SPARTA, city in Greece; ancient city-state in the Peloponnesus, called Mistra in Crusader times. The earliest information on the relations between Sparta and the Jews is the letter said to have been sent by Areus, king of Sparta (309–265 B.C.E.), to the high priest *Onias I (I Macc. 12:20–23). In this letter Areus sends his greetings to the Jews and proposes a full alliance in the words, "your cattle and goods are ours, and ours yours." It also refers to a written tradition that the two peoples are of the stock of Abraham (cf. Jos., Ant., 14:255; see *Pergamum). This was apparently included in one of those books dealing with the genealogy of the various nations, which were widespread in the Hellenistic era, or it may have been based on the well-known work of *Hecateus of Abdera. It is possible that the contemporary political situation, the relations between the *Ptolemies and Sparta on the one hand and the Jews on the other (idem, 109) forms the background to this alliance, as well as perhaps some sympathy of ideas (cf. Y. Baer, in: Zion 17 (1952), 35). Josephus, who quotes the text of the letter (Ant. 12:22–26), adds some details which do not appear in I Maccabees. I Maccabees (12:6–18) also quotes a letter of Jonathan the Hasmonean to the Spartans and (14:20–23) a letter of the Spartans to Simeon the Hasmonean. Some scholars regard these letters as either wholly or in part fictitious (see F.M. Abel, Les Livres des Maccabées (1949), 231–3). Corroborating evidence for these relations is to be found in II Maccabees (5:9) which describes the flight of the high priest Jason to Sparta because its people were close to his. The inhabitants of Sparta are also mentioned in I Maccabees (15:23), but it is doubtful whether the existence of a Jewish settlement can be inferred from there, as some scholars have attempted to do.
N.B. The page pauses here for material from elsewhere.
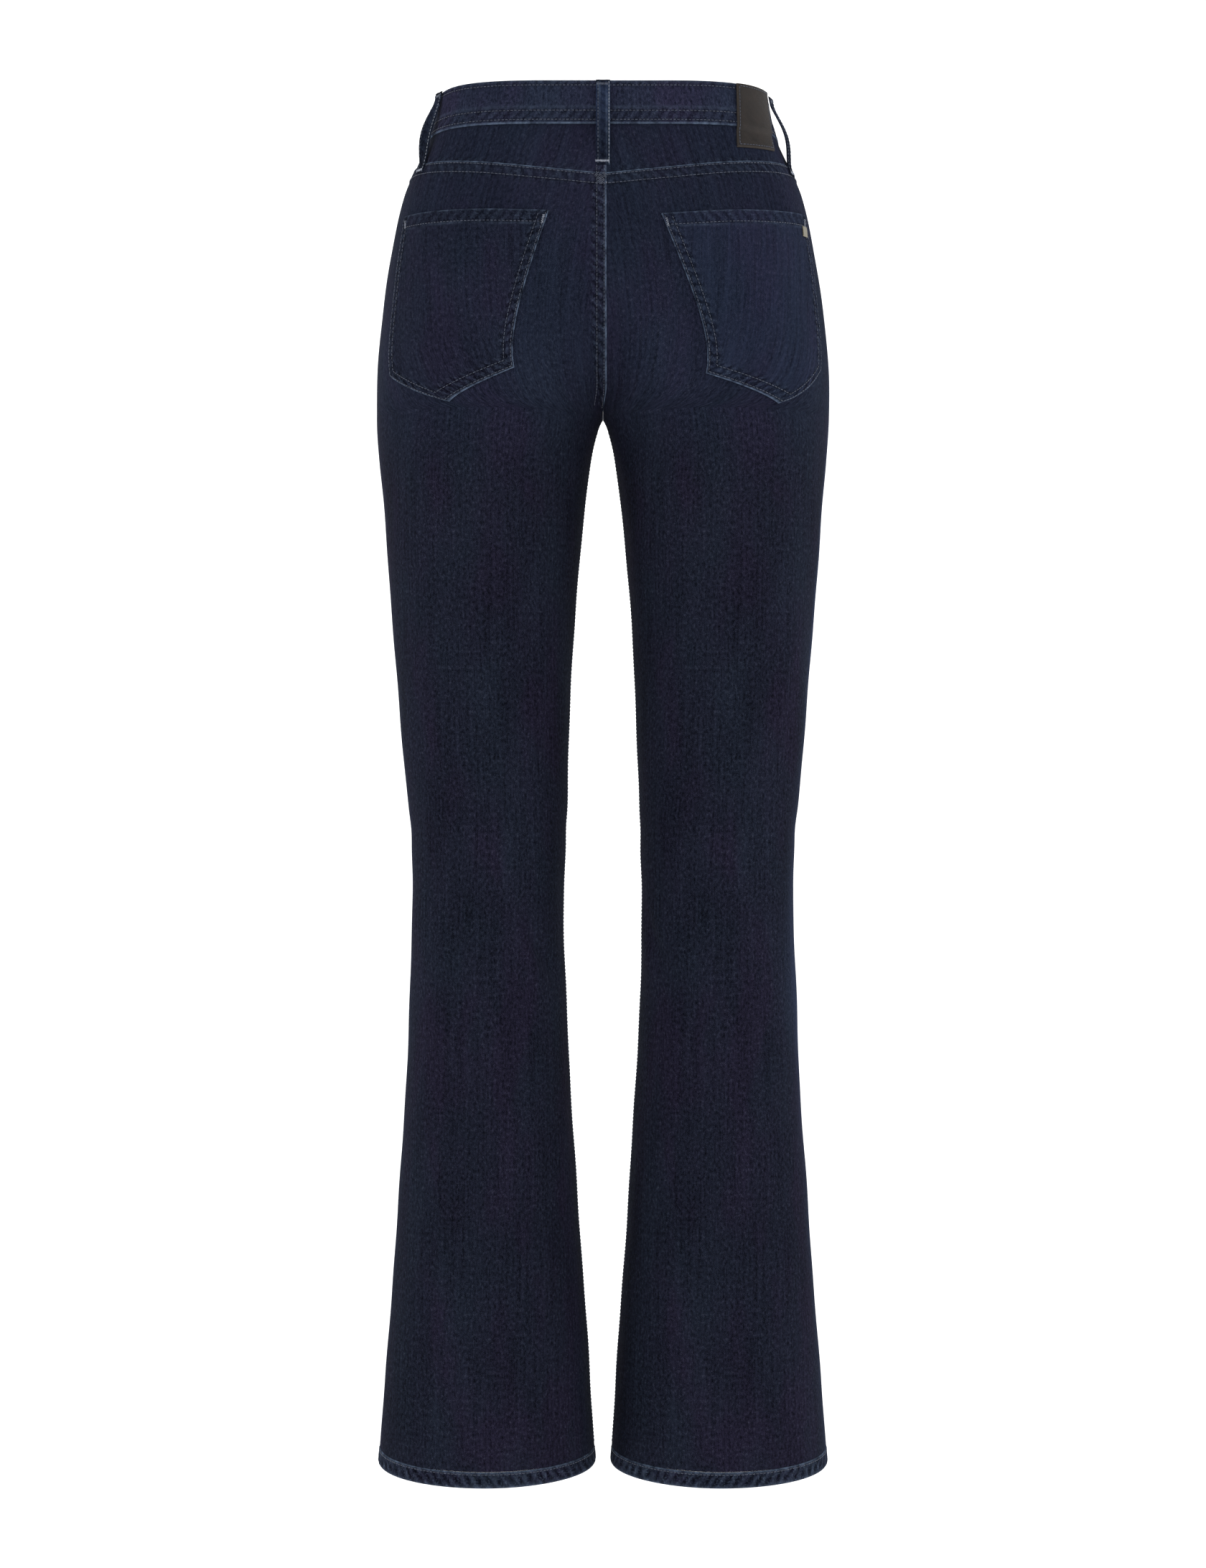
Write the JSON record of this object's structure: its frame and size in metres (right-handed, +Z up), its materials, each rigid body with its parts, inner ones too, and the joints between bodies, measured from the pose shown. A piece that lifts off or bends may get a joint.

There is no explicit mention of a Jewish settlement in Sparta, though Jews were living in the Peloponnesus during the first century C.E. (Philo, Legatio and Gaium, 281).

BIBLIOGRAPHY:

F.R. de Chateaubriand, Itinéraire de Paris à Jérusalem, 1 (1859), 161, 166; M. Schwab, Rapport sur une Mission de Philologie en Grèce (1913), 117f.; A. Andréades, in: Economic History, 3 (1934–37), 1–23; Rosanes, Togarmah, 3 (1938), 129–200.